WORK TO DO: Restate the entire listing word for word.

INPUT RECORDS:
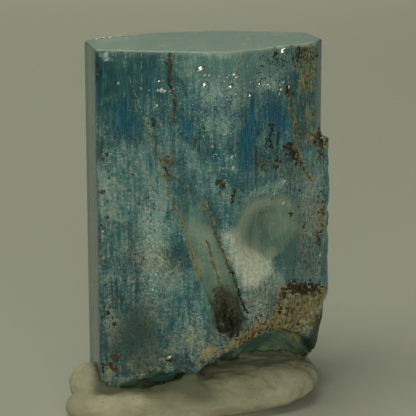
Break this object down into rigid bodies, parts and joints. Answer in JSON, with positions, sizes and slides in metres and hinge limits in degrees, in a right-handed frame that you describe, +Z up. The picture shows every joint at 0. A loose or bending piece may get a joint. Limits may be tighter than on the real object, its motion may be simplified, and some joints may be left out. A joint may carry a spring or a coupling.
{
  "type": "aquamarine crystal",
  "caption": "Natural blue-green beryl prism with a flat termination and a broken lower end, standing upright in a pad of display putty.",
  "frame": {"origin": "on the ground under the middle of the whole piece's bounding box", "axes": "+Z up along the prism, -Y out of the broad front face, +X to that face's right as it is looked at"},
  "size_m": [0.0244, 0.0212, 0.0332],
  "materials": {
    "aquamarine": "vitreous, striated along the prism, included and iron-stained",
    "putty": "soft matt cream-grey mineral putty with finger marks"
  },
  "bodies": {
    "root": {"aquamarine_crystal": "aquamarine", "putty_pad": "putty"}
  },
  "joints": []
}
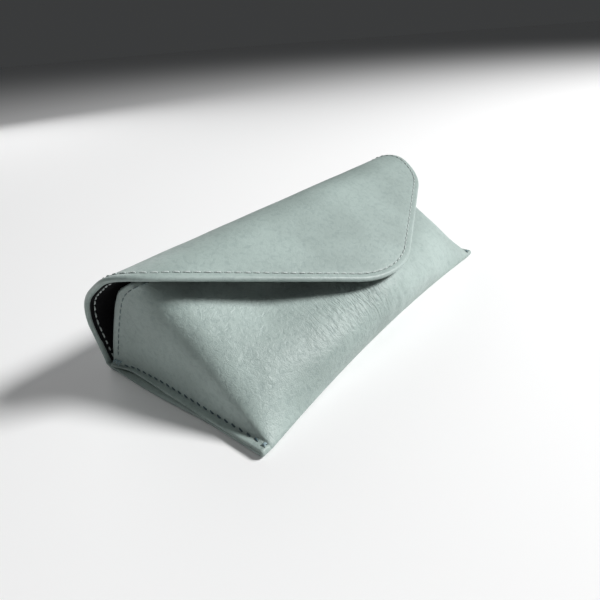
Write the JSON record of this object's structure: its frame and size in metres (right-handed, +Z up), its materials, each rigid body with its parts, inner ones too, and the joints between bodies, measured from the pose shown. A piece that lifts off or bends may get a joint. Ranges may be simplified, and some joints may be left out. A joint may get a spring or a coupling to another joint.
{
  "type": "eyeglasses case",
  "caption": "Soft envelope-style eyeglasses case: a padded pouch on a flat base, closed by a rolled back and a pointed magnetic flap.",
  "frame": {"origin": "middle of the base's underside, which rests on the table", "axes": "+X along the case, +Y from the bottom fold to the hinge side, +Z up"},
  "size_m": [0.171, 0.0819, 0.0475],
  "materials": {
    "grey_green_leather": "fine-grained satin leather, sage grey-green",
    "black_lining": "matte black microfibre",
    "edge_thread": "pale grey-green sewing thread",
    "seam_thread": "blue-grey sewing thread",
    "stiffener_board": "pressed fibre board",
    "foam": "thin soft foam",
    "magnet_steel": "nickel-plated disc"
  },
  "bodies": {
    "pouch": {"back_panel": "grey_green_leather", "base_board": "stiffener_board", "base_lining": "black_lining", "front_panel": "grey_green_leather", "front_padding": "foam", "front_lining": "black_lining", "front_magnet": "magnet_steel", "mouth_hem_thread": "edge_thread", "left_seam_thread": "seam_thread", "right_seam_thread": "seam_thread", "left_bartack": "seam_thread", "right_bartack": "seam_thread"},
    "spine": {"spine_panel": "grey_green_leather", "spine_lining": "black_lining", "spine_edge_thread": "edge_thread"},
    "flap": {"flap_panel": "grey_green_leather", "flap_stiffener": "stiffener_board", "flap_lining": "black_lining", "flap_magnet": "magnet_steel", "flap_edge_thread": "edge_thread"}
  },
  "joints": [
    {"name": "spine_hinge", "type": "hinge", "parent": "pouch", "child": "spine", "pos_m": [0, 0.04, 0], "axis": [-1, 0, 0], "range_deg": [0, 80]},
    {"name": "flap_fold", "type": "hinge", "parent": "spine", "child": "flap", "pos_m": [0, 0.012, 0.0475], "axis": [-1, 0, 0], "range_deg": [0, 120]}
  ]
}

SOLUTION TO THIS PROBLEM:
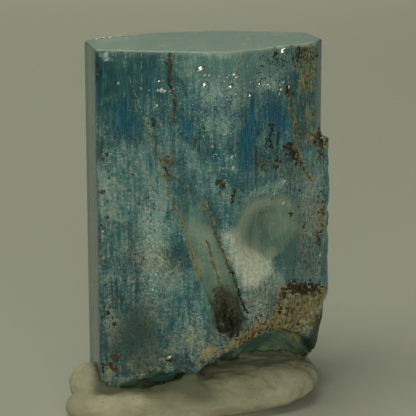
Break this object down into rigid bodies, parts and joints. Answer in JSON, with positions, sizes and slides in metres and hinge limits in degrees, in a right-handed frame that you describe, +Z up. The picture shows every joint at 0. A loose or bending piece may get a joint. Limits may be tighter than on the real object, its motion may be simplified, and some joints may be left out. A joint may carry a spring or a coupling.
{
  "type": "aquamarine crystal",
  "caption": "Natural blue-green beryl prism with a flat termination and a broken lower end, standing upright in a pad of display putty.",
  "frame": {"origin": "on the ground under the middle of the whole piece's bounding box", "axes": "+Z up along the prism, -Y out of the broad front face, +X to that face's right as it is looked at"},
  "size_m": [0.0244, 0.0212, 0.0332],
  "materials": {
    "aquamarine": "vitreous, striated along the prism, included and iron-stained",
    "putty": "soft matt cream-grey mineral putty with finger marks"
  },
  "bodies": {
    "root": {"aquamarine_crystal": "aquamarine", "putty_pad": "putty"}
  },
  "joints": []
}
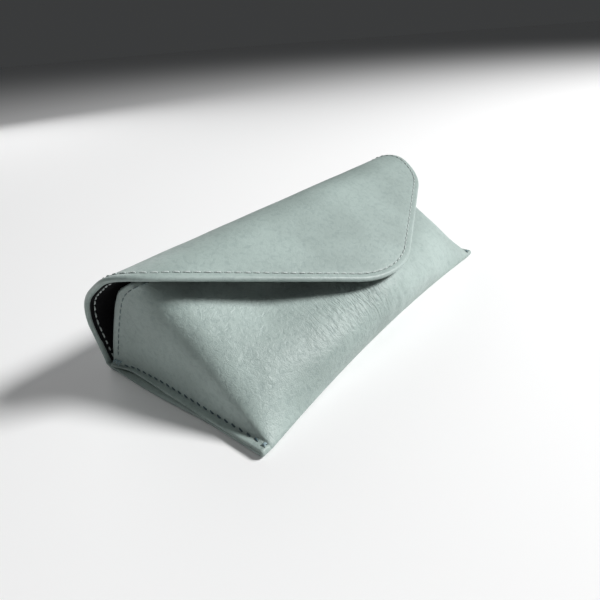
Write the JSON record of this object's structure: its frame and size in metres (right-handed, +Z up), its materials, each rigid body with its parts, inner ones too, and the joints between bodies, measured from the pose shown. A piece that lifts off or bends may get a joint. Ranges may be simplified, and some joints may be left out. A joint may get a spring or a coupling to another joint.
{
  "type": "eyeglasses case",
  "caption": "Soft envelope-style eyeglasses case: a padded pouch on a flat base, closed by a rolled back and a pointed magnetic flap.",
  "frame": {"origin": "middle of the base's underside, which rests on the table", "axes": "+X along the case, +Y from the bottom fold to the hinge side, +Z up"},
  "size_m": [0.171, 0.0819, 0.0475],
  "materials": {
    "grey_green_leather": "fine-grained satin leather, sage grey-green",
    "black_lining": "matte black microfibre",
    "edge_thread": "pale grey-green sewing thread",
    "seam_thread": "blue-grey sewing thread",
    "stiffener_board": "pressed fibre board",
    "foam": "thin soft foam",
    "magnet_steel": "nickel-plated disc"
  },
  "bodies": {
    "pouch": {"back_panel": "grey_green_leather", "base_board": "stiffener_board", "base_lining": "black_lining", "front_panel": "grey_green_leather", "front_padding": "foam", "front_lining": "black_lining", "front_magnet": "magnet_steel", "mouth_hem_thread": "edge_thread", "left_seam_thread": "seam_thread", "right_seam_thread": "seam_thread", "left_bartack": "seam_thread", "right_bartack": "seam_thread"},
    "spine": {"spine_panel": "grey_green_leather", "spine_lining": "black_lining", "spine_edge_thread": "edge_thread"},
    "flap": {"flap_panel": "grey_green_leather", "flap_stiffener": "stiffener_board", "flap_lining": "black_lining", "flap_magnet": "magnet_steel", "flap_edge_thread": "edge_thread"}
  },
  "joints": [
    {"name": "spine_hinge", "type": "hinge", "parent": "pouch", "child": "spine", "pos_m": [0, 0.04, 0], "axis": [-1, 0, 0], "range_deg": [0, 80]},
    {"name": "flap_fold", "type": "hinge", "parent": "spine", "child": "flap", "pos_m": [0, 0.012, 0.0475], "axis": [-1, 0, 0], "range_deg": [0, 120]}
  ]
}